The community has banned grazing within the bettas; those whose bettas are in better condition allow controlled grazing. Cattle are stall-fed. "Sirsi is the country's largest importer of cattle-feed," says Ganapathy wryly.
The areca too has benefited greatly. "Yields are good and there is a lot more colour in the areca nut," says Ganapathy.
Maintenance of the trenches generally involves desilting annually, but Ananda studied the trenches and found that the leaf-litter and moisture left behind in the trenches after the rains have earthworms in them helping to decompose and aerate the litter enough to allow percolation to happen. So now, they don't even need to do much cleaning of the trenches.

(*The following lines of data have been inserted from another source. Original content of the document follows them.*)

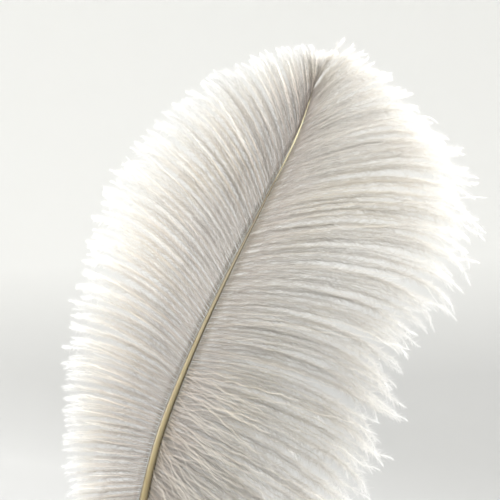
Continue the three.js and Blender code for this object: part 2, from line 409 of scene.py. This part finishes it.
# A unit rod along +X with "rings" cuts across it and "sides" flats round it.
def straightRod(rings, sides):
    shape = bmesh.new()
    turn = Matrix.Translation((0.5, 0, 0)) @ Matrix.Rotation(math.pi / 2, 4, "Y")
    bmesh.ops.create_cone(shape, cap_ends=True, segments=sides, radius1=1, radius2=1, depth=1,
                          matrix=turn)
    longEdges = [edge for edge in shape.edges
                 if abs(edge.verts[0].co.x - edge.verts[1].co.x) > 0.5]
    bmesh.ops.subdivide_edges(shape, edges=longEdges, cuts=rings)
    return shape


shaftShape = {
    "rings": 260,
    "sides": 28,
    "grooveDepth": 0.3,
    "grooveWidth": 0.38,
    "flat": 0.06,
    "tipRound": 0.004,
    "tipLeast": 0.02,
    "lookAhead": 0.002,
}


def makeShaft(size):
    shape = straightRod(size["rings"], size["sides"])
    mesh = bpy.data.meshes.new("shaft_shell")
    shape.to_mesh(mesh)
    shape.free()
    rod = meshPoints(mesh)
    share = np.clip(rod[:, 0], 0, 1)
    angle = np.arctan2(rod[:, 1], rod[:, 2])
    up = share + (1 - share) * plume["joinGap"] / plume["vaneHeight"]
    centre = shaftPoints(up)
    above = np.minimum(up + size["lookAhead"], 1)
    below = np.maximum(up - size["lookAhead"], 0)
    along = unit(shaftPoints(above) - shaftPoints(below))
    right = unit(np.stack([along[:, 2], 0 * along[:, 2], -along[:, 0]], axis=1))
    back = np.cross(along, right)
    groove = size["grooveDepth"] * np.exp(-((angle / size["grooveWidth"]) ** 2))
    square = 1 - size["flat"] * np.cos(angle * 2) ** 2
    tipRound = np.sqrt(np.clip((1 - share) / size["tipRound"], size["tipLeast"], 1))
    radius = shaftRadius(up) * (1 - groove) * square * tipRound
    spread = right * (np.sin(angle) * radius)[:, None] + back * (np.cos(angle) * radius)[:, None]
    setPoints(mesh, centre + spread)
    around = (angle / (2 * math.pi)) % 1
    setAttribute(mesh, "around", around)
    setAttribute(mesh, "along", up)
    return addPiece("shaft_shell", mesh, shaftHorn, "shaft", "rachis_cortex")


makeShaft(shaftShape)


quillShape = {"steps": 24, "turns": 40, "rimRound": 0.00012}


def quillOuter(height):
    share = min(max(height / plume["quillSwell"], 0), 1)
    swell = math.sin(share * math.pi / 2)
    return plume["quillEndRadius"] + (plume["quillRadius"] - plume["quillEndRadius"]) * swell


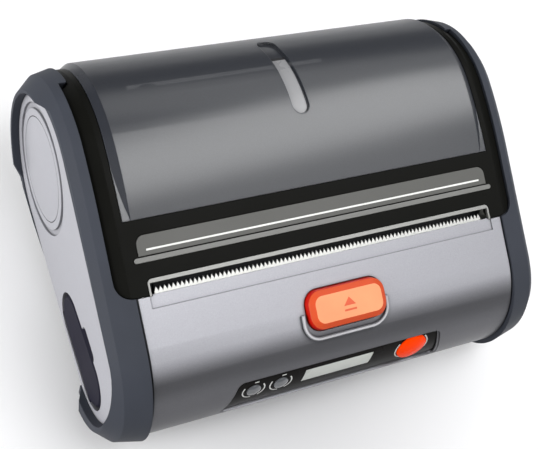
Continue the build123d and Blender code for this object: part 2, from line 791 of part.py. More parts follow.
def window():
    """The smoked window, proud of the cover, with a bevelled side and a grip groove."""
    body = across(side_face(0) & window_region(), window_half_width)
    flat = window_half_width - window_bevel_width
    proud = across(window_face(0), flat)
    side_taper = degrees(atan2(bevel, window_bevel_width))
    side = bar(window_face(0), flat, window_half_width, side_taper)
    body += [proud, side, mirrored(side)]
    body -= across(window_face(window_wall), window_half_width + overlap)
    ahead = on_band(window_front_t + 0.1)
    back = Plane(origin=(0, *ahead), x_dir=(1, 0, 0), z_dir=(0, -band_along[0], -band_along[1]))
    body -= extrude(back * Rectangle(200, 300), amount=200)
    body = body & across(wedge(roll_axis, -80, window_rear_angle - 0.3), window_half_width)
    # The grip groove follows the crown
    middle = (groove_angles[0] + groove_angles[1]) / 2
    half_angle = radians(groove_angles[1] - groove_angles[0]) / 2
    length = 2 * window_back_radius * sin(half_angle)
    y, z = polar(roll_axis, 0, middle)
    out = (sin(radians(middle)), cos(radians(middle)))
    look = Plane(origin=(0, y, z), x_dir=(1, 0, 0), z_dir=(0, out[0], out[1]))
    stadium = extrude(look * (Rot(0, 0, 90) * SlotOverall(length, 2 * groove_half_width)), amount=60)
    layer = disc(roll_axis, window_back_radius + 2) - disc(roll_axis, window_back_radius - groove_depth)
    return body - (stadium & across(layer, groove_half_width + 1))


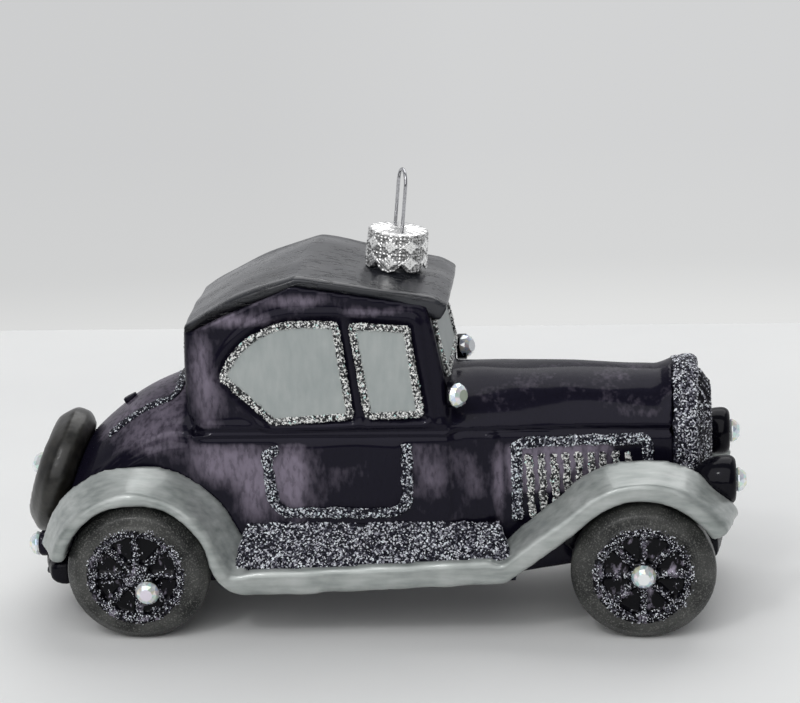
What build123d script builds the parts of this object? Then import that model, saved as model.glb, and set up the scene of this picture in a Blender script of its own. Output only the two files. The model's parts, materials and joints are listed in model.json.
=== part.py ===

Word of Onnikere's water-wealth has now spread and others are coming in to see what the community has been doing. One community of villages near Kalawe and Gubbigadde in the same taluk have also begun similar rainwater conservation measures.
In 2005 and '06, the panchayats of the area released Rs.10,000 per year towards labour costs for trenching.
And Ananda and Ganapathy now conduct training programmes for other villages. "We only tell them about the structural part of it, since we do not know the topography of their betta lands. They have to work out the details for themselves," explains Ganapathy, surrounded by log books and papers in the large room of his old house in Onnikere.